-- start --
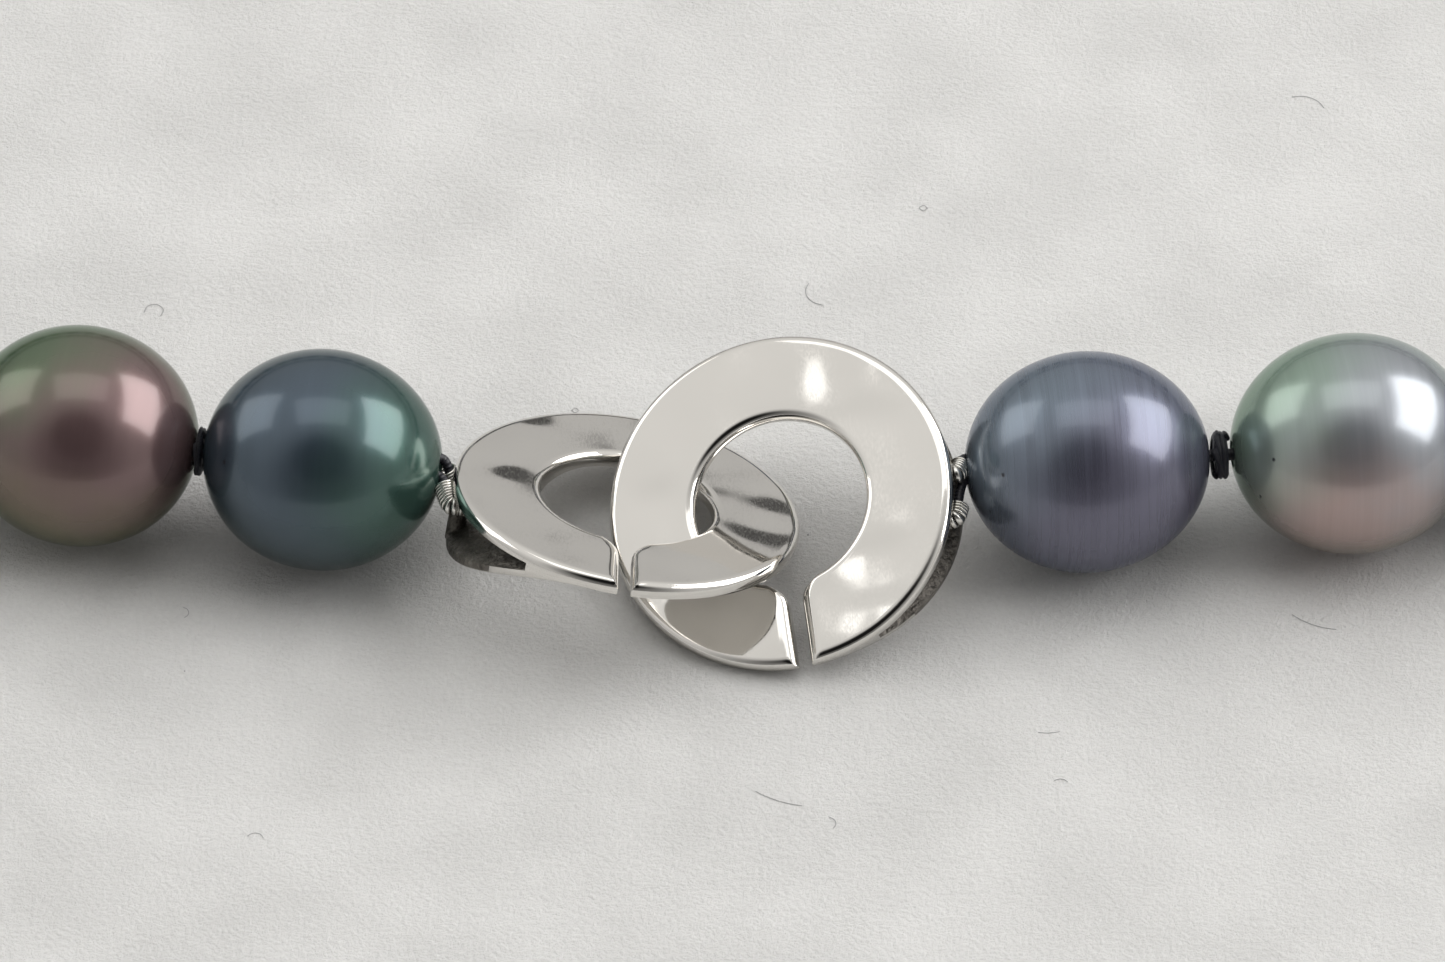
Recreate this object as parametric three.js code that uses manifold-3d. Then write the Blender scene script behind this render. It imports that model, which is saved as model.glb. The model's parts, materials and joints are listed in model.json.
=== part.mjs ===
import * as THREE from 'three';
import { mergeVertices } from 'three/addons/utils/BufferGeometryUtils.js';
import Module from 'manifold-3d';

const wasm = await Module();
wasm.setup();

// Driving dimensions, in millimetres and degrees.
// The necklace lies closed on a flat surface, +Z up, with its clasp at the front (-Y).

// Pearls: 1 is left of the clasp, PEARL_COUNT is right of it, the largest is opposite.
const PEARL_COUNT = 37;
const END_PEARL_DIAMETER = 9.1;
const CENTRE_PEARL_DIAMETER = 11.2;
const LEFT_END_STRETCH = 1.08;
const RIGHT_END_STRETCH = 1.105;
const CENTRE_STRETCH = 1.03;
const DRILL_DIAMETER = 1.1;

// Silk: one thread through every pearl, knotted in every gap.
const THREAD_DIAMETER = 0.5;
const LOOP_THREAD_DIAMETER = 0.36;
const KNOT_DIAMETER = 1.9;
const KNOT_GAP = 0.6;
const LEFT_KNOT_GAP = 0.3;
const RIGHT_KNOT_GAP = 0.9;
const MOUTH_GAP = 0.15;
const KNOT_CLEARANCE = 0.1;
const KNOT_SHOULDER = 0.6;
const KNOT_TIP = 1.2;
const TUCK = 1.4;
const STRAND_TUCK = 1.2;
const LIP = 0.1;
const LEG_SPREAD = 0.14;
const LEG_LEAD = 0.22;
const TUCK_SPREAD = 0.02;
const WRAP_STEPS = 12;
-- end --
● **Work to be completed**
Gather all lines from the listing above in which "three" occurs.

● **Worked solution**
Recreate this object as parametric three.js code that uses manifold-3d. Then write the Blender scene script behind this render. It imports that model, which is saved as model.glb. The model's parts, materials and joints are listed in model.json.
import * as THREE from 'three';
import { mergeVertices } from 'three/addons/utils/BufferGeometryUtils.js';